Time may be the most valuable commodity we have to trade in life. Image by Gerd Altmann, on Pixabay.
By James Myers
Many companies are competing to commercialize AI agents and applications, promoting them as ways to “save time” – but are we saving time to make ourselves busier in other ways, and will that truly benefit us?
There’s no doubt that time is an important commodity. In fact, time may be the most valuable commodity in our lives, since we enter and leave life with nothing and during our lives we trade our time for things that we want or need. For example, if you work for a company, you’re trading your daily hours to the company in exchange for a salary, which helps to buy things that you want or need.
In some economies, the value of time is becoming seriously skewed. Rapidly increasing income inequalities highlight the growing difference in the value for time received by the wealthiest people compared to the majority of workers in lower economic strata. Is this the only direction for the future value of time?

Table from the Federal Reserve Bank of Minneapolis October 2023 report Telling the nuanced story of economic inequality in the U.S., layer by layer. The table shows the increasing difference over time in the value of time, according to an individual’s economic ranking.
Is it time to re-think the future value of time?
There’s an important and related question: Is having a dollar in hand today truly worth more than receiving a dollar tomorrow? The discounting of future value is an assumption that underpins the entire economic structure, determining interest rates, investment values, and policies that will have economic consequences for generations to follow. But consider that maybe denying ourselves the value of a dollar today could yield a dollar that goes much further in the future – especially since history consistently shows that human creative genius can deliver unimaginable increases in future value.
Promotions for time-saving AI applications are especially compelling if increasing the amount of time we have for work will produce greater future value with more work. But is that always the case, or would reducing our workload have far greater future value?
The value of doing nothing is the meaning and creativity that boredom delivers.
“You need to be bored,” says Arthur C. Brooks, Harvard University Professor of the Practice of Public Leadership. “If you learn to be bored, you may end up happier.”
Brooks doesn’t define boredom as a negative experience, but rather as a quiet, reflective time when the mind isn’t cognitively occupied. In times of boredom, the brain’s default mode network allows the mind to wander from the minute-to-minute details of daily life to address larger questions like the purpose and meaning of life. Avoiding the larger questions can leave us trapped in a feedback loop of increasingly meaningless action and reaction from moment to moment.
“We’ve figured out a way to eliminate boredom,” Brooks says, by occupying ourselves with the two-dimensional screens of our ‘smart’phones. Elimination of boredom through excessive digital engagement has coincided with the rise of depression, anxiety, and mental health issues, as many studies show. Young people are especially susceptible. For instance, King’s College London reports on two recent studies showing that “Teens with problematic smartphone use are twice as likely to have anxiety – and many are eager to cut down.”
Can we become comfortable with the idea that a dollar today is worth less than a dollar tomorrow?

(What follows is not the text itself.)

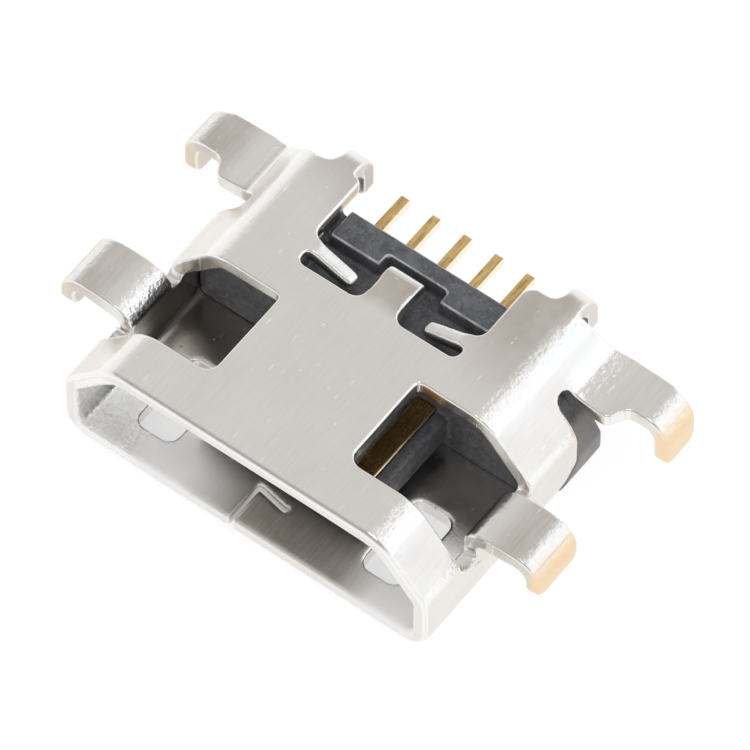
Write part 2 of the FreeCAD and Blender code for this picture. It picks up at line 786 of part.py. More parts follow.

In some ways, it’s a leap of faith to give up today what we might or might not receive in the future. After all, time is full of probabilities and outcomes that we can never predict perfectly, and this uncertainty creates risks that weigh heavily on future value.
Contrast to that risk, however, the risk of underestimating the future value of human creativity. History continually shows humanity’s immense potential for generating future value. Consider, for one recent and clear example, the underestimated value of the internet before its widespread adoption, and the many ways it has changed the world ever since. Consider too the huge value of life-saving drugs that are now available through human ingenuity but were beyond imagination only years earlier.
Which risk is greater? Do we take today and sacrifice what might be multiples of value in the future, thinking that the value of the future will only ever be less than the value of the present? Or do we think the future can only become more valuable? A better future is, in any event, entirely within our grasp, but it means we’ll all have to pitch in to the effort of creating it.
Nothing comes for free, and the job of creating a better future is far more than any tyrant or autocrat or corporate titan can manage on his or her own. If their wisdom exceeded their hunger for power, they’d realize they would be better off doing their part and pitching into the team effort of generating future value.